Parts per million (ppm)
A measure of clock drift representing the fractional frequency error; 100 ppm means 100 microseconds error per second.
Quartz oscillator
A piezoelectric crystal that vibrates at a precise frequency when voltage is applied, used as the timekeeping element in computer clocks.
Temperature-Compensated Crystal Oscillator (TCXO)
A quartz oscillator with circuitry to compensate for temperature-induced frequency variations, achieving 1-5 ppm drift.
Oven-Controlled Crystal Oscillator (OCXO)
A quartz oscillator maintained at constant temperature in a miniature oven, achieving drift below 0.01 ppm.

Clock Adjustment Mechanisms

Slewing
Gradually adjusting a clock by changing its rate, making each tick slightly longer or shorter to correct offset while maintaining monotonic behavior.
Stepping
Instantly jumping a clock to the correct time, used for large offsets but can break applications measuring durations.
Periodic resynchronization
Regular synchronization measurements needed because drift rate changes with temperature and aging.

Synchronization Algorithms

Cristian’s algorithm
A client-server clock synchronization algorithm that estimates network delay using round-trip time and adjusts the client clock based on the server’s timestamp plus estimated one-way delay.
Round-trip time (RTT)
The total time for a message to travel from sender to receiver and back, used in synchronization algorithms to estimate network delay.
Network Time Protocol (NTP)
A hierarchical protocol for synchronizing clocks over networks using stratified time servers and sophisticated filtering algorithms.
Stratum
In NTP, the hierarchical level of a time server representing its distance from authoritative time sources (stratum 0 is direct reference, stratum 1 synchronizes from stratum 0, etc.).
Clock discipline
The algorithm used to gradually adjust a system clock toward a reference time by modifying tick frequency rather than making discontinuous jumps.
Simple Network Time Protocol (SNTP)
A simplified subset of NTP suitable for client devices that synchronize time but do not serve time to other systems.
Precision Time Protocol (PTP)
IEEE 1588 standard for sub-microsecond clock synchronization in LANs using hardware timestamping in network interface cards.
Hardware timestamping
Capturing packet transmission and receipt timestamps at the network physical layer in specialized hardware, bypassing software stack delays to achieve nanosecond-level timing accuracy.
Grandmaster clock
The authoritative time source in a PTP domain from which all other clocks synchronize.
Best Master Clock Algorithm (BMCA)
The PTP algorithm that selects the most suitable grandmaster based on priority, clock quality, accuracy, and stability.

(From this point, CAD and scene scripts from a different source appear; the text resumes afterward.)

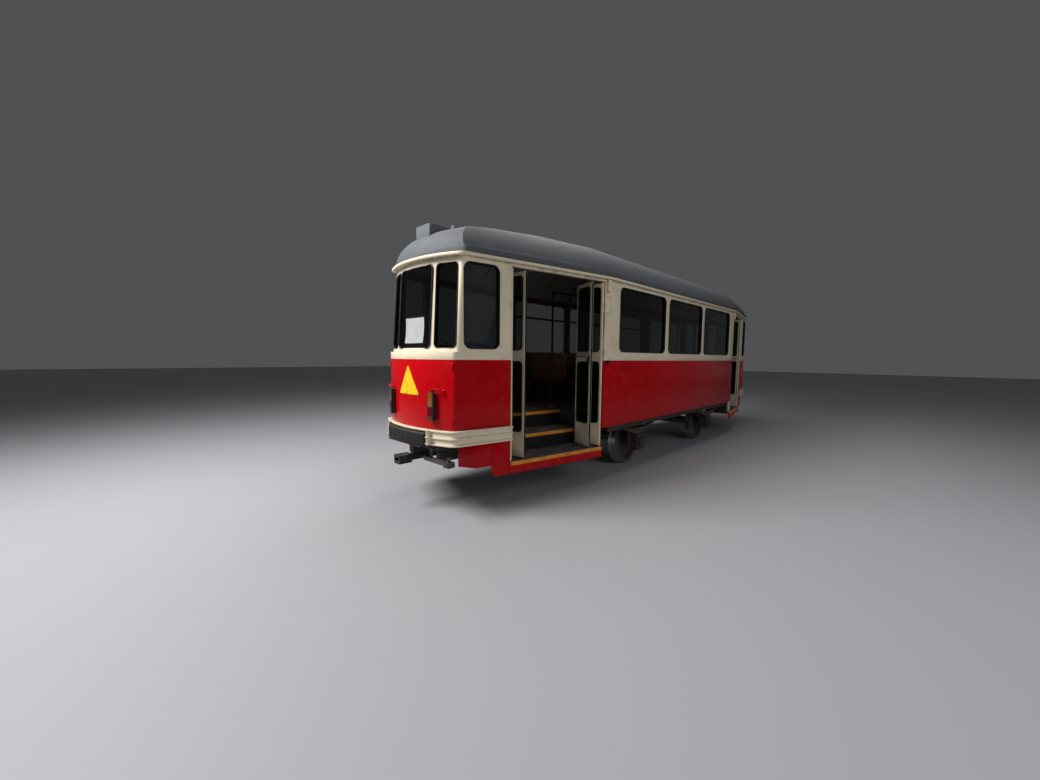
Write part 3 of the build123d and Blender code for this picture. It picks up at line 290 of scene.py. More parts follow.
class Nodes:
    """Adds nodes to a tree, with inputs set or linked by name or place."""

    def __init__(self, tree):
        self.tree = tree

    def add(self, kind, inputs=None, **settings):
        """A new node; an input given a socket is linked, and any other value is set."""
        node = self.tree.nodes.new(kind)
        for key, value in settings.items():
            setattr(node, key, value)
        for key, value in (inputs or {}).items():
            self.put(node.inputs[key], value)
        return node

    def put(self, socket, value):
        """Links or sets one input."""
        if isinstance(value, bpy.types.NodeSocket):
            self.tree.links.new(value, socket)
        elif value is not None:
            socket.default_value = value

    def math(self, operation, a, b=None):
        """A Math node's value."""
        return self.add("ShaderNodeMath", {0: a, 1: b}, operation=operation).outputs[0]

    def times(self, a, b):
        """A product."""
        return self.math("MULTIPLY", a, b)

    def plus(self, a, b):
        """A sum."""
        return self.math("ADD", a, b)

    def minus(self, a, b):
        """A difference."""
        return self.math("SUBTRACT", a, b)

    def mix(self, factor, a, b):
        """Colour a turned into colour b by a factor."""
        node = self.add("ShaderNodeMix", data_type="RGBA")
        for place, value in ((0, factor), (6, a), (7, b)):
            self.put(node.inputs[place], value)
        return node.outputs[2]

    def span(self, value, low, high, to_low=0.0, to_high=1.0):
        """A value carried from one range to another, and kept inside it."""
        node = self.add("ShaderNodeMapRange", clamp=True)
        for socket, number in zip(node.inputs, (value, low, high, to_low, to_high)):
            self.put(socket, number)
        return node.outputs[0]

    def noise(self, vector, scale, detail=3.0, stretch=None):
        """Noise on a vector, which may be stretched first."""
        if stretch:
            vector = self.add("ShaderNodeMapping", {"Vector": vector, "Scale": stretch}).outputs[0]
        return self.add("ShaderNodeTexNoise", {"Vector": vector, "Scale": scale, "Detail": detail}).outputs[0]

    def toned(self, color, value):
        """A colour made lighter or darker."""
        return self.add("ShaderNodeHueSaturation", {"Color": color, "Value": value}).outputs[0]

    def openness(self, distance):
        """How open the surface is within a distance, from 0 in a corner to 1."""
        return self.add("ShaderNodeAmbientOcclusion", {"Distance": distance}, samples=8).outputs["AO"]

    def relief(self, shader, height, distance, strength):
        """Bump from a height, put on a shader's normal."""
        inputs = {"Height": height, "Distance": distance, "Strength": strength}
        self.put(shader.inputs["Normal"], self.add("ShaderNodeBump", inputs).outputs[0])

    def axes(self, vector):
        """The three parts of a vector."""
        return self.add("ShaderNodeSeparateXYZ", {0: vector}).outputs

    def place(self):
        """Object coordinates."""
        return self.add("ShaderNodeTexCoord").outputs["Object"]


def add_inputs(tree, inputs):
    """Named inputs of a tree, each of the kind that its default has."""
    for label, value in inputs.items():
        kind = type(value).__name__.title()
        if isinstance(value, tuple):
            kind = "Color" if len(value) == 4 else "Vector"
        socket = tree.interface.new_socket(label, in_out="INPUT", socket_type="NodeSocket" + kind)
        socket.default_value = value


def shader_group(name, wire, inputs):
    """A shader node group that gives a colour, a roughness and a height, built once."""
    tree = bpy.data.node_groups.get(name)
    if tree:
        return tree
    tree = bpy.data.node_groups.new(name, "ShaderNodeTree")
    add_inputs(tree, inputs)
    for label, kind in (("Color", "Color"), ("Roughness", "Float"), ("Height", "Float")):
        tree.interface.new_socket(label, in_out="OUTPUT", socket_type="NodeSocket" + kind)
    n = Nodes(tree)
    given = n.add("NodeGroupInput").outputs
    result = n.add("NodeGroupOutput")
    for label, socket in wire(n, given).items():
        n.put(result.inputs[label], socket)
    return tree


DUST_COLOR = (0.33, 0.31, 0.28, 1.0)
ROLLED_STEEL = (0.46, 0.44, 0.42, 1.0)


def wire_paint(n, given):
    """Brushed paint: slow tone change, rain streaks, painted shade and soil in corners, worn edges, dust on
    top.
    """
    place = n.place()
    geometry = n.add("ShaderNodeNewGeometry").outputs
    broad = n.noise(place, 1.7)
    fine = n.noise(place, 9.0, 5.0)
    streak = n.noise(place, 1.0, 4.0, (26.0, 26.0, 0.9))
    # Ambient occlusion finds the hollows, and the corners there are darkened as painted shade; below they
    # join the rain streaks in one mask.
    hollow = n.openness(0.05)
    corner = n.times(n.span(hollow, 0.85, 0.45), n.span(fine, 0.3, 0.62))
    streaks_and_corner_shade = n.math("MAXIMUM", corner, n.span(streak, 0.6, 0.85, 0.0, 0.35))
    soiling_and_shade = n.times(streaks_and_corner_shade, given["Grime amount"])
    edge = n.times(n.span(geometry["Pointiness"], 0.54, 0.62), n.span(fine, 0.5, 0.6))
    worn = n.times(edge, given["Wear"])
    up = n.span(n.axes(geometry["Normal"])[2], 0.35, 0.95)
    dust = n.times(n.times(up, n.span(fine, 0.3, 0.7, 0.4, 1.0)), given["Dust"])
    color = n.toned(given["Paint"], n.span(broad, 0.3, 0.7, 0.93, 1.05))
    # Painted shade in the corners and soil in the streaks take the one colour given.
    color = n.mix(soiling_and_shade, color, given["Grime"])
    color = n.mix(worn, color, given["Under coat"])
    color = n.mix(dust, color, DUST_COLOR)
    rough = n.plus(given["Roughness"], n.span(fine, 0.25, 0.75, -0.05, 0.07))
    rough = n.plus(rough, n.times(n.plus(soiling_and_shade, dust), 0.35))
    peel = n.times(n.noise(place, 260.0, 2.0), 0.00006)
    wave = n.times(n.noise(place, 2.6, 1.0, (1.0, 1.0, 0.7)), given["Waviness"])
    height = n.minus(n.plus(peel, wave), n.times(worn, 0.0002))
    return {"Color": color, "Roughness": rough, "Height": height}


def wire_metal(n, given):
    """Cast or rolled metal: mottled tone, rust and oil in patches, fine pits."""
    place = n.place()
    mottle = n.noise(place, 18.0, 6.0)
    patch = n.span(n.noise(place, 5.0, 4.0), 0.48, 0.66)
    hollow = n.openness(0.04)
    rust = n.times(n.math("MAXIMUM", patch, n.span(hollow, 0.8, 0.4)), given["Rust amount"])
    color = n.mix(rust, n.toned(given["Metal"], n.span(mottle, 0.3, 0.7, 0.75, 1.25)), given["Rust"])
    rough = n.plus(given["Roughness"], n.times(rust, 0.25))
    rough = n.plus(rough, n.span(mottle, 0.25, 0.75, -0.08, 0.08))
    relief = n.plus(n.noise(place, 140.0, 4.0), n.times(rust, 0.5))
    height = n.times(relief, given["Pits"])
    return {"Color": color, "Roughness": rough, "Height": height}


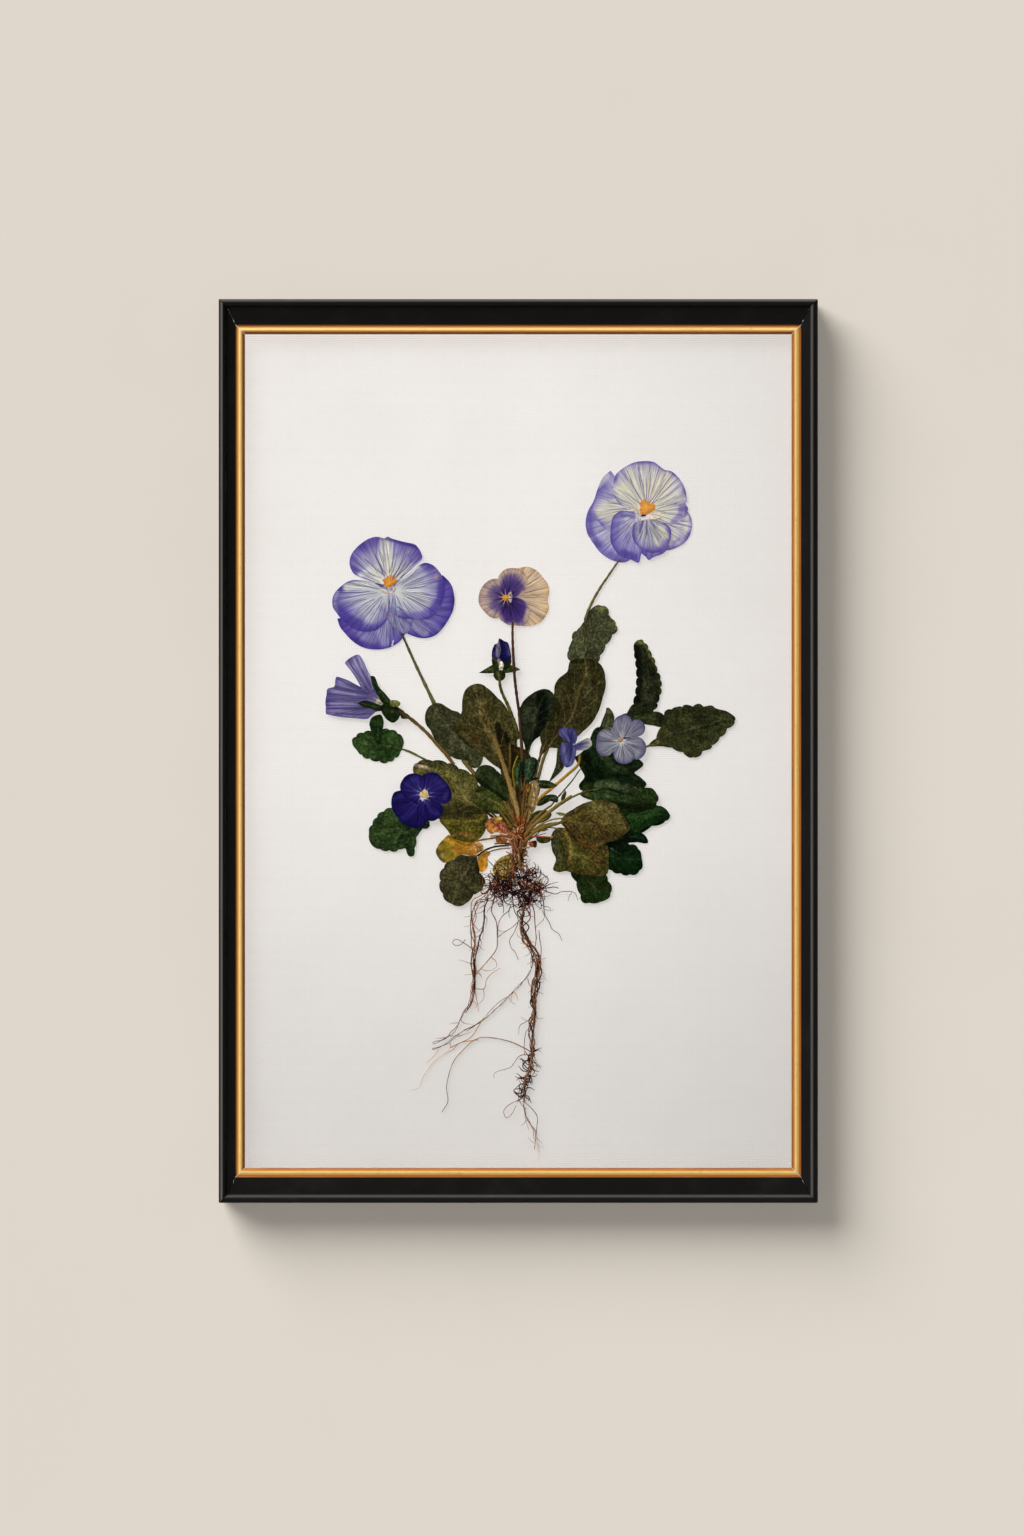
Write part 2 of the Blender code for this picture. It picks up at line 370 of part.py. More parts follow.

Network and Error Concepts

Symmetric delay assumption
The assumption that network transmission time is equal in both directions, which simplifies synchronization but may not hold in real networks.
Error bounds
Mathematical limits on synchronization error computed from minimum network transmission time and measured RTT.
Additive errors
The accumulation of synchronization errors in chains where machine A synchronizes from B which synchronized from C, requiring hierarchy depth limits.
Fault-tolerant averaging
Technique of querying multiple time sources, discarding outliers, and averaging the remaining values to reduce impact of faulty clocks.
Jitter
Variation in network latency that makes message transmission times unpredictable, affecting the accuracy of clock synchronization.
Asymmetric delay
Network condition where transmission times differ significantly in forward and reverse directions, introducing error in clock synchronization algorithms.
Clock synchronization uncertainty
The maximum possible error in synchronized time, determined by network jitter, asymmetric delays, and algorithm limitations.
Outlier rejection
Statistical filtering technique used in NTP and fault-tolerant averaging to discard time samples from faulty or unreliable sources before computing adjustments.

Logical Clocks

Happened-before relationship
Lamport’s partial ordering (\(\rightarrow\)) on events where \(a \rightarrow b\) if they occur on the same process in sequence, if a sends a message received at b, or transitively through these relationships.
Concurrent events
Events where neither happened-before nor happened-after relationship exists, meaning neither could have causally influenced the other through system communication.
Causality
The potential for one event to influence another through the system’s communication channels, captured by the happened-before relationship.
Lamport timestamp
A logical clock that assigns integer timestamps to events such that if event a happened-before event b, then timestamp(a) < timestamp(b).
Logical clock
A mechanism for ordering events in a distributed system based on causality rather than physical time, using counters that increment with events and message exchanges.
Total ordering
An ordering that provides a definite sequence for all events, achieved by combining Lamport timestamps with process IDs to break ties.
Vector clock
A logical clock where each process maintains a vector of counters (one per process) that fully captures causal relationships and enables detection of concurrent events.
Causal ordering
An ordering of events that respects the happened-before relationship, ensuring causally related events are ordered correctly.
Version vector
A variant of vector clocks that tracks versions of data objects rather than process events, used in systems like Dynamo and Riak.
Matrix clock
A logical clock using a two-dimensional array where each process tracks its knowledge of all other processes’ logical times, enabling garbage collection through knowledge of global progress.
Hybrid Logical Clock (HLC)
A timestamp combining physical time and logical components that preserves causal ordering while maintaining closeness to wall-clock time for time-based queries.
Partial ordering
An ordering relation (like happened-before) that does not necessarily order all pairs of elements, only those with a causal relationship.